EXERCISE DIRECTIONS: Everything from the line with "Write the build123d" through the line with "from round wire." should be repeated exactly, both of those lines included, and nothing else.
#### MATERIAL SUPPLIED ####
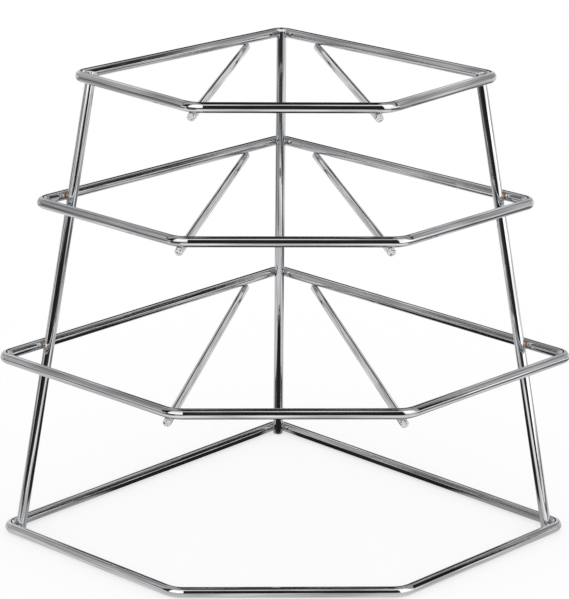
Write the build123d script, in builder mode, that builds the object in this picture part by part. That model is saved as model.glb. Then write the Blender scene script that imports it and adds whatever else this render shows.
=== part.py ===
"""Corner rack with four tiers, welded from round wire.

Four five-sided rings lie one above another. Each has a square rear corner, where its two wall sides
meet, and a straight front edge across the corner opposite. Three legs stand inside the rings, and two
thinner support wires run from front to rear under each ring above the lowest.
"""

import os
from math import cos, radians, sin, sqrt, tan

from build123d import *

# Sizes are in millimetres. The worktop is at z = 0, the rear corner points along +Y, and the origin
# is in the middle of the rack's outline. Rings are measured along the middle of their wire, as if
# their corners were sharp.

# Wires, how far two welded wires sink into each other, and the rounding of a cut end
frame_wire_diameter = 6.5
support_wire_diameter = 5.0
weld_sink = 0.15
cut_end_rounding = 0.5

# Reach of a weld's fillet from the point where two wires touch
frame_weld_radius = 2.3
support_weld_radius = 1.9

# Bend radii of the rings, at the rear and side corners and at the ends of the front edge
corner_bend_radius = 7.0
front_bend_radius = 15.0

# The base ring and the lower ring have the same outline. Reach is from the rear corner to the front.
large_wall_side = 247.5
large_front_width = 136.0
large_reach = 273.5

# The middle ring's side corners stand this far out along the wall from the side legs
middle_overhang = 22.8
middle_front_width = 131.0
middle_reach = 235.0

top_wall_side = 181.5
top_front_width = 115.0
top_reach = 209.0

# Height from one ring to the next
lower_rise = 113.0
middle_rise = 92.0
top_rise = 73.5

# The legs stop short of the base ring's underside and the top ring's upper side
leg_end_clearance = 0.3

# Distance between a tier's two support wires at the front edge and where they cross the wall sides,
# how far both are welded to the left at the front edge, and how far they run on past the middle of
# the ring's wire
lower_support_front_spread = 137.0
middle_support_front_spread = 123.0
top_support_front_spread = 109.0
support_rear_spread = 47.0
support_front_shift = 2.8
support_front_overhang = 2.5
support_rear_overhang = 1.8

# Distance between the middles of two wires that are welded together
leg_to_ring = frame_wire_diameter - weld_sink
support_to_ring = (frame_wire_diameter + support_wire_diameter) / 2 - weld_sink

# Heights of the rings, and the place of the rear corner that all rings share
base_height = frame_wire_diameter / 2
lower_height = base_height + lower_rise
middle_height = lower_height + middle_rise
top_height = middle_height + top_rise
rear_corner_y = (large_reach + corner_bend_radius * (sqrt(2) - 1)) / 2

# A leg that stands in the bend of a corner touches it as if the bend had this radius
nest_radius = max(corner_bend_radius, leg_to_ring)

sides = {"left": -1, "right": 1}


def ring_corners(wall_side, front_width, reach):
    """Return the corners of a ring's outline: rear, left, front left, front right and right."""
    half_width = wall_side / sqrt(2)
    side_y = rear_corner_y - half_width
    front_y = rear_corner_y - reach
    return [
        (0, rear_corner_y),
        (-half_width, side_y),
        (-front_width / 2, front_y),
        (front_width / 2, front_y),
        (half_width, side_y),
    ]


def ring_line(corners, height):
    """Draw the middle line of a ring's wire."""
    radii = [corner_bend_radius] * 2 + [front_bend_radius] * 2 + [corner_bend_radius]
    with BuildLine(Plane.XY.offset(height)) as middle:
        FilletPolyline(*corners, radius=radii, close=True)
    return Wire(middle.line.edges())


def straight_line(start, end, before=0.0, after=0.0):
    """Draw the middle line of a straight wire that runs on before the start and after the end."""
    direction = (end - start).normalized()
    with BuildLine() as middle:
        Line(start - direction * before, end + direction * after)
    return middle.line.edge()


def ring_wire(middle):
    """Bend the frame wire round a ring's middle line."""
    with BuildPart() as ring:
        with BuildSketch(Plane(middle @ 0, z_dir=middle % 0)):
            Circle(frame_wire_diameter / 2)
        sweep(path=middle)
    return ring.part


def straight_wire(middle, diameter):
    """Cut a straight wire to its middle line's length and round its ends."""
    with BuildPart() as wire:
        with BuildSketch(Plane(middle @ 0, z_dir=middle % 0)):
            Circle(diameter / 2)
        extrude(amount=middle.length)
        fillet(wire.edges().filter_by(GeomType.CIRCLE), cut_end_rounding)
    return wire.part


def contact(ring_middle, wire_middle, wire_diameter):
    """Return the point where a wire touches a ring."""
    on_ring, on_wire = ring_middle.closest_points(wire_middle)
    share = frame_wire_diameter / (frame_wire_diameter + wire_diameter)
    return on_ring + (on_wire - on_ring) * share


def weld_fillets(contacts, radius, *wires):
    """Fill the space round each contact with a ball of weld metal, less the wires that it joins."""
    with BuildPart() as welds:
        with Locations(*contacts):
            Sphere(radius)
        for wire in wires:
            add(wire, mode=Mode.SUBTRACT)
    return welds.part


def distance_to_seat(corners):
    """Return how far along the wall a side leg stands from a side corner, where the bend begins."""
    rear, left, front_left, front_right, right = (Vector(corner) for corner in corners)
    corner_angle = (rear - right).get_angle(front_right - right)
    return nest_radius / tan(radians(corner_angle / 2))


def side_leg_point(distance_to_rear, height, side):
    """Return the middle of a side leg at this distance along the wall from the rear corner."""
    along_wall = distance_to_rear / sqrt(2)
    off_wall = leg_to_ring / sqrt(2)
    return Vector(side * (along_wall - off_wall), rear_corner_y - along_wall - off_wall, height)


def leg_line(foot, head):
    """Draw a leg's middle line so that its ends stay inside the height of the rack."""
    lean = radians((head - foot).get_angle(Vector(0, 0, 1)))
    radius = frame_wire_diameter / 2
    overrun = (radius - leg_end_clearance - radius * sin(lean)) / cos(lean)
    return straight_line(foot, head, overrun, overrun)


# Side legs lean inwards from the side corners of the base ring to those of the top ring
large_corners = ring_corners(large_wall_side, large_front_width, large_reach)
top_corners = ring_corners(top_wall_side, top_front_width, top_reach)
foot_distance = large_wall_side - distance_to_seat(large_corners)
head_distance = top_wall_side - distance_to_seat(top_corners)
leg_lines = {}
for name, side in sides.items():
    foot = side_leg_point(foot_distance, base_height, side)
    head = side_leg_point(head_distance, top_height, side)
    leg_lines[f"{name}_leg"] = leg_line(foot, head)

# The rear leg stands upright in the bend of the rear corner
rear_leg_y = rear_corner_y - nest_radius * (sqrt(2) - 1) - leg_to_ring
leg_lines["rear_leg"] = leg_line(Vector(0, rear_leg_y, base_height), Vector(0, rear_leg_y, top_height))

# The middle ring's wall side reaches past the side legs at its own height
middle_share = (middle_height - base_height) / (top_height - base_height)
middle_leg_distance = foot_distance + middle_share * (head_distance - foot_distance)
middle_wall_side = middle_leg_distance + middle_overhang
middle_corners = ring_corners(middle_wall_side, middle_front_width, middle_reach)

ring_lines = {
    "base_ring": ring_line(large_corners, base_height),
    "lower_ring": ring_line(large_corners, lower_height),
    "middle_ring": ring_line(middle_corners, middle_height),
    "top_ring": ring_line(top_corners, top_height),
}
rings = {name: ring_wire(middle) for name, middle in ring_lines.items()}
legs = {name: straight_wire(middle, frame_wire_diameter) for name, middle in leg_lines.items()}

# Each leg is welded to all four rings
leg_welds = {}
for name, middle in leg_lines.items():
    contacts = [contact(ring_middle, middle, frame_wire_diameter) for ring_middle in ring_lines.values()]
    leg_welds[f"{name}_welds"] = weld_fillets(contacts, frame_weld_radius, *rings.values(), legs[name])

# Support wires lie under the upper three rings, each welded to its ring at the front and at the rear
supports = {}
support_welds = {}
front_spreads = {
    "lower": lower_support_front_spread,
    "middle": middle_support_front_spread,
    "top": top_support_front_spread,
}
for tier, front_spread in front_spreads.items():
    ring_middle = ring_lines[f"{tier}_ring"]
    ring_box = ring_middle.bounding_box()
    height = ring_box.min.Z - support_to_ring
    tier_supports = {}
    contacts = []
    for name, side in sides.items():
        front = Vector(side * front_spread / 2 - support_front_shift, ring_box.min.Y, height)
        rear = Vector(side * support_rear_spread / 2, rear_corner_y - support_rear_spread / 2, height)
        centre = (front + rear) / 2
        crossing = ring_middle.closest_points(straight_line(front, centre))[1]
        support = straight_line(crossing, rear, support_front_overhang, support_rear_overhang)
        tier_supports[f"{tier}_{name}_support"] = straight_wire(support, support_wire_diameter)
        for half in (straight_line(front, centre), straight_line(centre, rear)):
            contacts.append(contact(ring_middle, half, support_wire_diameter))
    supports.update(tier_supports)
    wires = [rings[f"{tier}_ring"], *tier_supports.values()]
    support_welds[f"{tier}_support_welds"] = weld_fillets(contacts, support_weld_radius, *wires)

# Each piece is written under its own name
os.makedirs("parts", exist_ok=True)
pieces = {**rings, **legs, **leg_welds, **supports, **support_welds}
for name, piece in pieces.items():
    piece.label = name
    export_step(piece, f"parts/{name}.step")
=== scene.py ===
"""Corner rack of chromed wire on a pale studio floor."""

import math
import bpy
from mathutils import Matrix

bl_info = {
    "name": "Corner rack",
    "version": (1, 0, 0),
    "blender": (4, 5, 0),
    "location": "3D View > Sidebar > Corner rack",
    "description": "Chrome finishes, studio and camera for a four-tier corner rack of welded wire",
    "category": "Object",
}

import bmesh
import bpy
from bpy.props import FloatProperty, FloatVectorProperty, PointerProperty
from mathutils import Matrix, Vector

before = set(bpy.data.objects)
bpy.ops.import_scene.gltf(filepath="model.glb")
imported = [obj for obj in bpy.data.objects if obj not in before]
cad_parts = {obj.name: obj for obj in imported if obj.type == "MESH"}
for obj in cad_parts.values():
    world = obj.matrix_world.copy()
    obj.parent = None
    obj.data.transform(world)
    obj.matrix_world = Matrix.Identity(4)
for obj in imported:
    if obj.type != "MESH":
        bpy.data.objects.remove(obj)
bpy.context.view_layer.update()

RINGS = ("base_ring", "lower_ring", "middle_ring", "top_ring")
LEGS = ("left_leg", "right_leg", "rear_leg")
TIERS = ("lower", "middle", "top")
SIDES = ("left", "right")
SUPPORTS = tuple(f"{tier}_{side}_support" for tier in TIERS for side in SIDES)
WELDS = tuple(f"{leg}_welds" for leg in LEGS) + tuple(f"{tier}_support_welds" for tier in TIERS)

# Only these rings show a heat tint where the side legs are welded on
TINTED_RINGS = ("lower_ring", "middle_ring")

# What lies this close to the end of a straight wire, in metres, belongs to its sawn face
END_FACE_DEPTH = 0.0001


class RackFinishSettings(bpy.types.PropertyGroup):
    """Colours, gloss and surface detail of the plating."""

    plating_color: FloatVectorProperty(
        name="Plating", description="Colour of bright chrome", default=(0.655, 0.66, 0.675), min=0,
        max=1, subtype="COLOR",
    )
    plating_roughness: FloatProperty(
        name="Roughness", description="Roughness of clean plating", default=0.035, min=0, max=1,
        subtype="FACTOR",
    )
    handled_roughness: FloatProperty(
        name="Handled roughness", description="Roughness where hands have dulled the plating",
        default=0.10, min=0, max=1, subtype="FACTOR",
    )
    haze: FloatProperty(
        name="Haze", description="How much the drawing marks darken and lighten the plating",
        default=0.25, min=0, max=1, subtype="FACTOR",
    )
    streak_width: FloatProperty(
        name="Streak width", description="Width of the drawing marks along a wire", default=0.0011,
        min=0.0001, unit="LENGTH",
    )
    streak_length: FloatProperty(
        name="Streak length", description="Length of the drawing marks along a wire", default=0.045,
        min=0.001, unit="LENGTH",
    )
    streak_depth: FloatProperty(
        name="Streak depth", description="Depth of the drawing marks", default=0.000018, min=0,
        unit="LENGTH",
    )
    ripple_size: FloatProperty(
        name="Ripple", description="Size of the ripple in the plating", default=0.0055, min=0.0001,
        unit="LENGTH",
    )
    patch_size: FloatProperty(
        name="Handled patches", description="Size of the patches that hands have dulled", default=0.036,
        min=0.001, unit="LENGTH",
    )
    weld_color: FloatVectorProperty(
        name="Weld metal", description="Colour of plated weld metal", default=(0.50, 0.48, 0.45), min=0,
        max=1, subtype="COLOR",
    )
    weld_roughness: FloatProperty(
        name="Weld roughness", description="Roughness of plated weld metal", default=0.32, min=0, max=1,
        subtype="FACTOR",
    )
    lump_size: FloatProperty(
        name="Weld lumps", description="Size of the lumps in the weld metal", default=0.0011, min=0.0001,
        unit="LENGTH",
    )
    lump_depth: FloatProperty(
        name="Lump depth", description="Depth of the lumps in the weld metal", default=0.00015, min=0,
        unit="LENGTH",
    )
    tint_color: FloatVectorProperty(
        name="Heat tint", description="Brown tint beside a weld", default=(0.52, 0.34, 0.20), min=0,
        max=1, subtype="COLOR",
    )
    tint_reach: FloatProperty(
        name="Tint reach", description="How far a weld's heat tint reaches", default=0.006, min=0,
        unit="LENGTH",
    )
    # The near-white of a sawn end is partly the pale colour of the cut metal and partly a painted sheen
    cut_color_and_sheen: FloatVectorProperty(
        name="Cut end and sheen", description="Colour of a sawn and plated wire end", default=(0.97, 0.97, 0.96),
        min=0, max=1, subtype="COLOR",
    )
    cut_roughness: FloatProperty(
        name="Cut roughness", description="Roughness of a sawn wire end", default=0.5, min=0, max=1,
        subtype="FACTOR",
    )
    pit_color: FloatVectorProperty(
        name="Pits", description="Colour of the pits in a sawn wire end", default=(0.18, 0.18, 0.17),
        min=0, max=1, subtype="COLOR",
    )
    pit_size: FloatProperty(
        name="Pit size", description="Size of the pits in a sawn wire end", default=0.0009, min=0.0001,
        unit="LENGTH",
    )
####
#### MATERIAL SUPPLIED ####
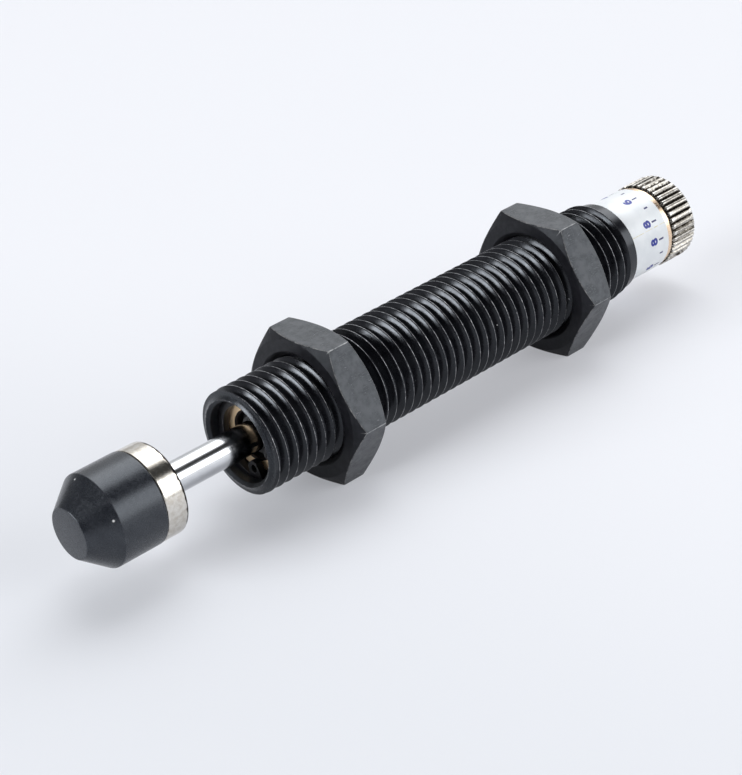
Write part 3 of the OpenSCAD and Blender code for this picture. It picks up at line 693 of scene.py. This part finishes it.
####
THE COMPLETED TASK:
Write the build123d script, in builder mode, that builds the object in this picture part by part. That model is saved as model.glb. Then write the Blender scene script that imports it and adds whatever else this render shows.
=== part.py ===
"""Corner rack with four tiers, welded from round wire.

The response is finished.